**What the task requires:** Quote the whole listing verbatim.

**Dataset extract:**
============================================================

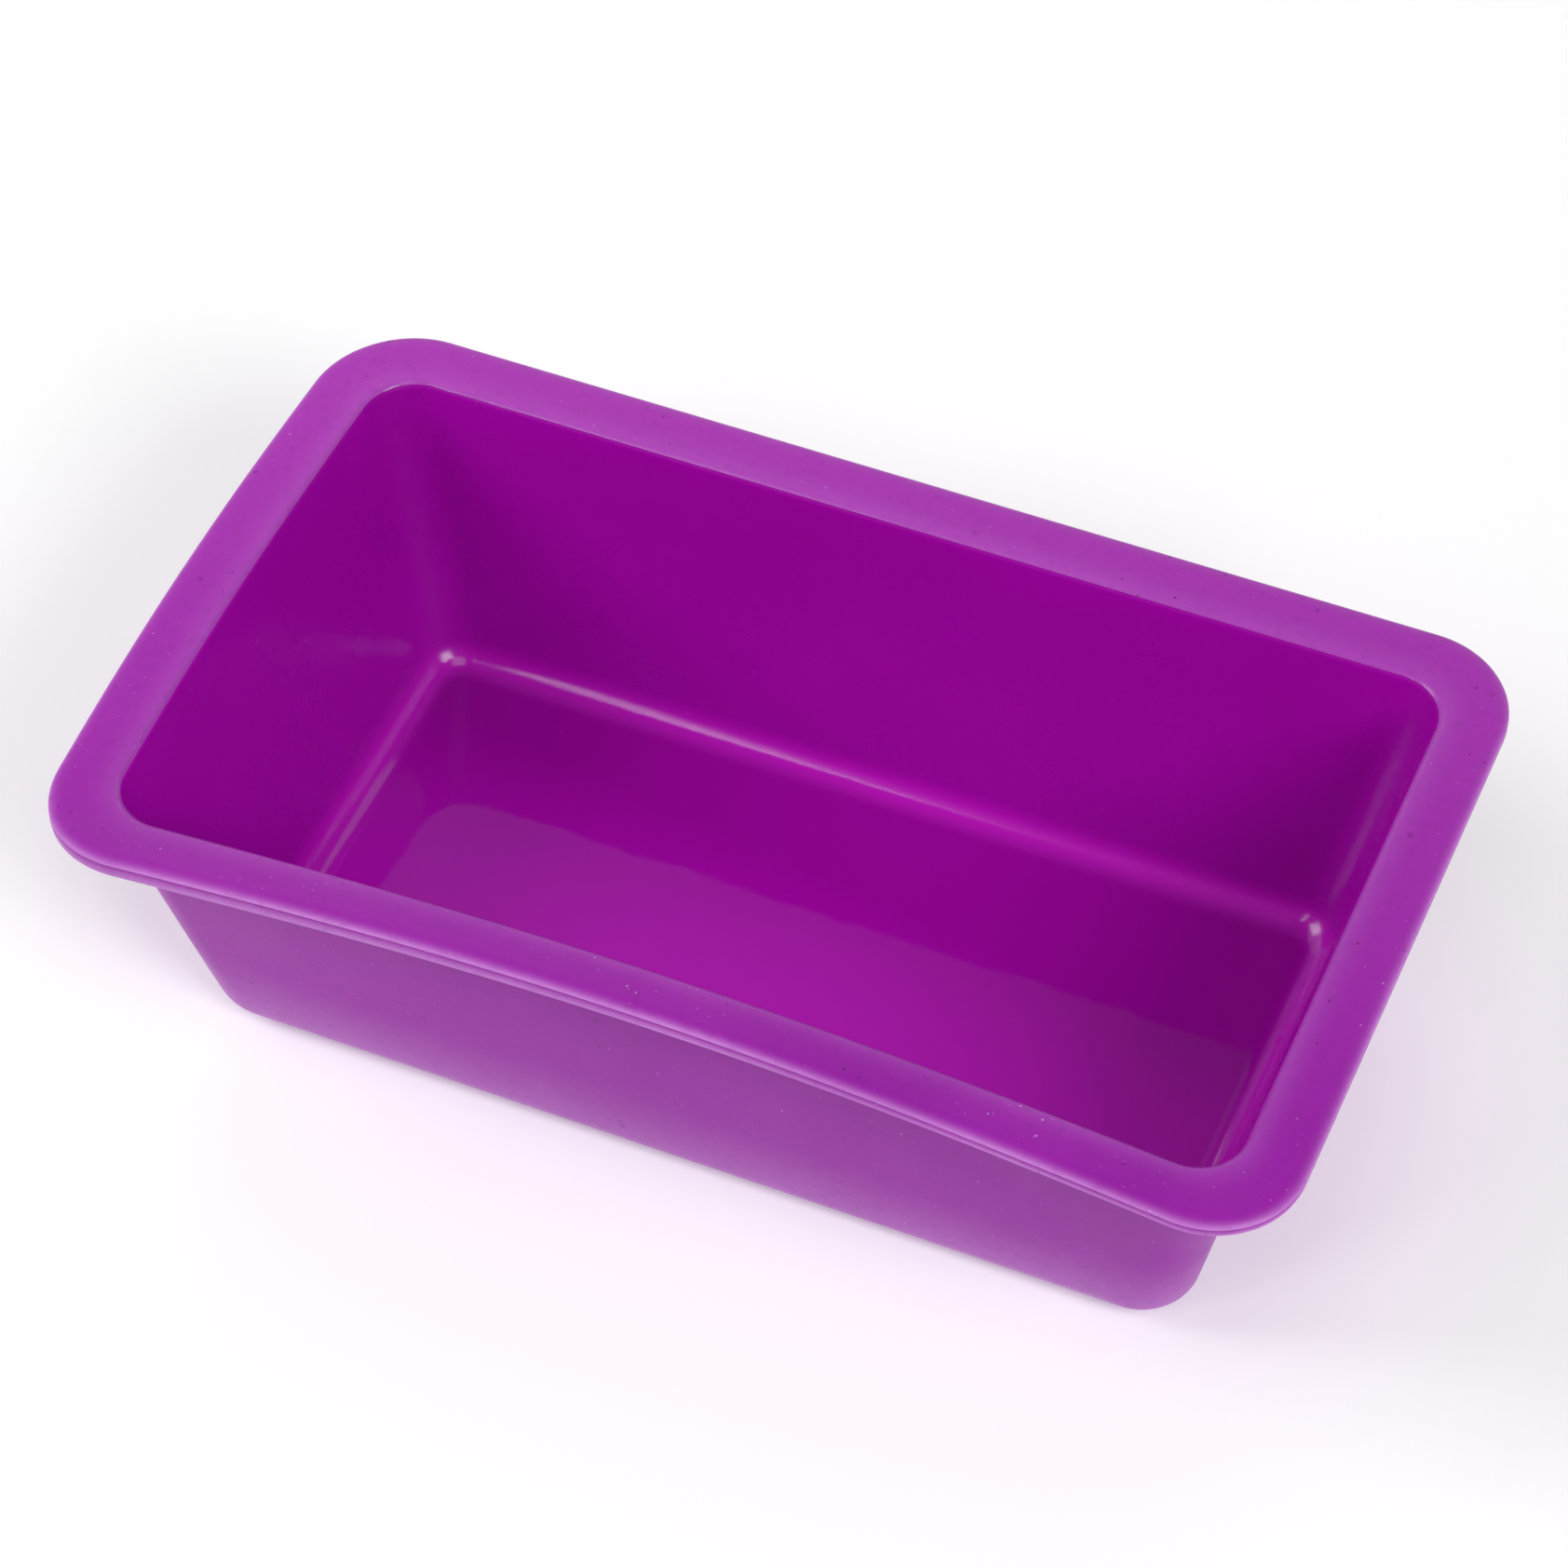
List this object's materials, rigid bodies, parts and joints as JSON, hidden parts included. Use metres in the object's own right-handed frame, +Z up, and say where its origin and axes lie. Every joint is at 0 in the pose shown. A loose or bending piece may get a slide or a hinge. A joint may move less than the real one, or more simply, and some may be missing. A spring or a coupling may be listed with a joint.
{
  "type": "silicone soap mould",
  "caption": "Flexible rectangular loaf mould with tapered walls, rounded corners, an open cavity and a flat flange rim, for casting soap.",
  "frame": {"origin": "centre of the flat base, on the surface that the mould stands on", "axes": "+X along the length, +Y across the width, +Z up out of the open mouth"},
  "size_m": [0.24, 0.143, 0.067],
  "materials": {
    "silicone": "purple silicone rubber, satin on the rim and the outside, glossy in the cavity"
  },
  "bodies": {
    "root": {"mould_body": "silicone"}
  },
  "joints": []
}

============================================================

**Reply to the exercise:**
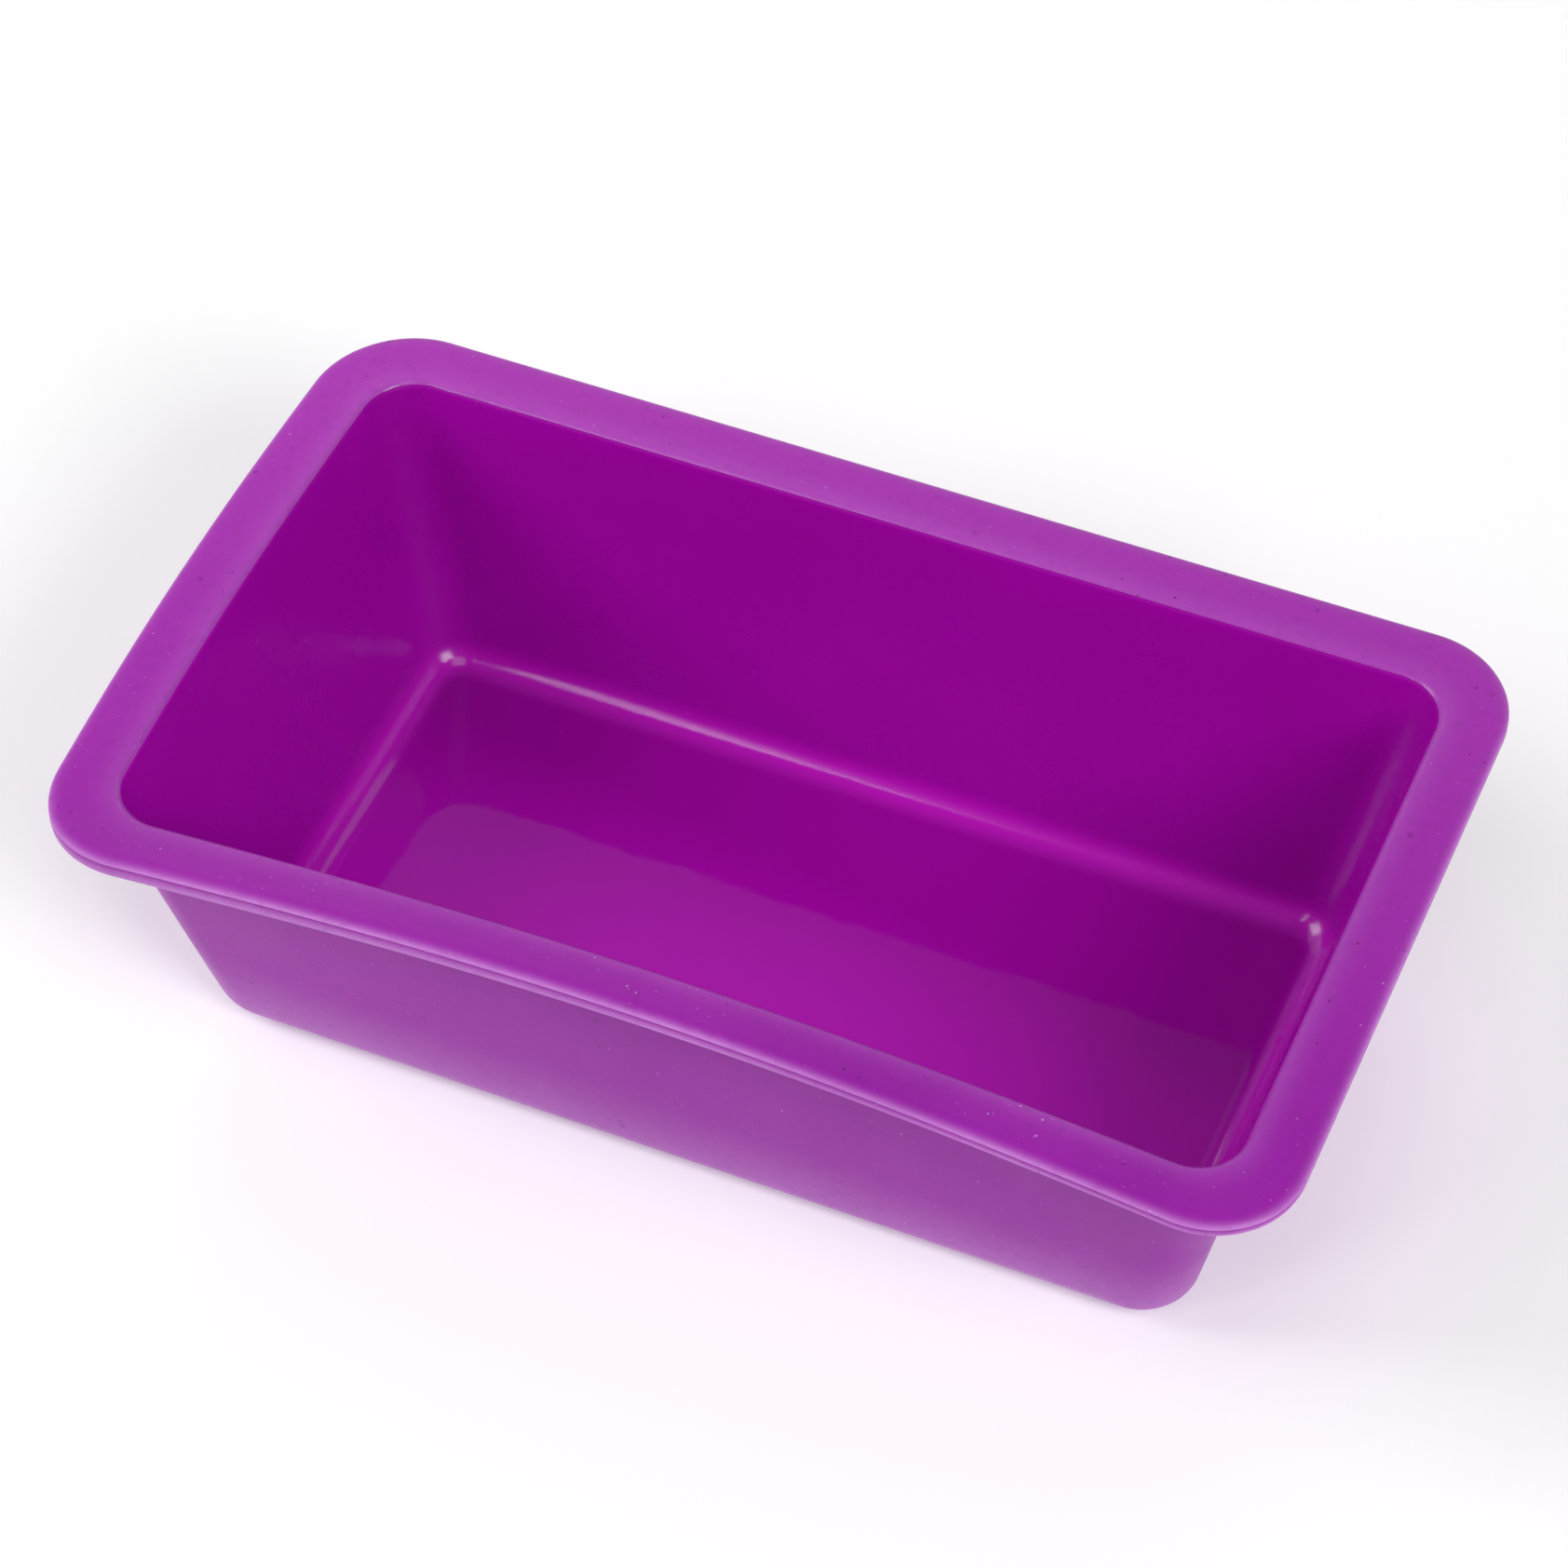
List this object's materials, rigid bodies, parts and joints as JSON, hidden parts included. Use metres in the object's own right-handed frame, +Z up, and say where its origin and axes lie. Every joint is at 0 in the pose shown. A loose or bending piece may get a slide or a hinge. A joint may move less than the real one, or more simply, and some may be missing. A spring or a coupling may be listed with a joint.
{
  "type": "silicone soap mould",
  "caption": "Flexible rectangular loaf mould with tapered walls, rounded corners, an open cavity and a flat flange rim, for casting soap.",
  "frame": {"origin": "centre of the flat base, on the surface that the mould stands on", "axes": "+X along the length, +Y across the width, +Z up out of the open mouth"},
  "size_m": [0.24, 0.143, 0.067],
  "materials": {
    "silicone": "purple silicone rubber, satin on the rim and the outside, glossy in the cavity"
  },
  "bodies": {
    "root": {"mould_body": "silicone"}
  },
  "joints": []
}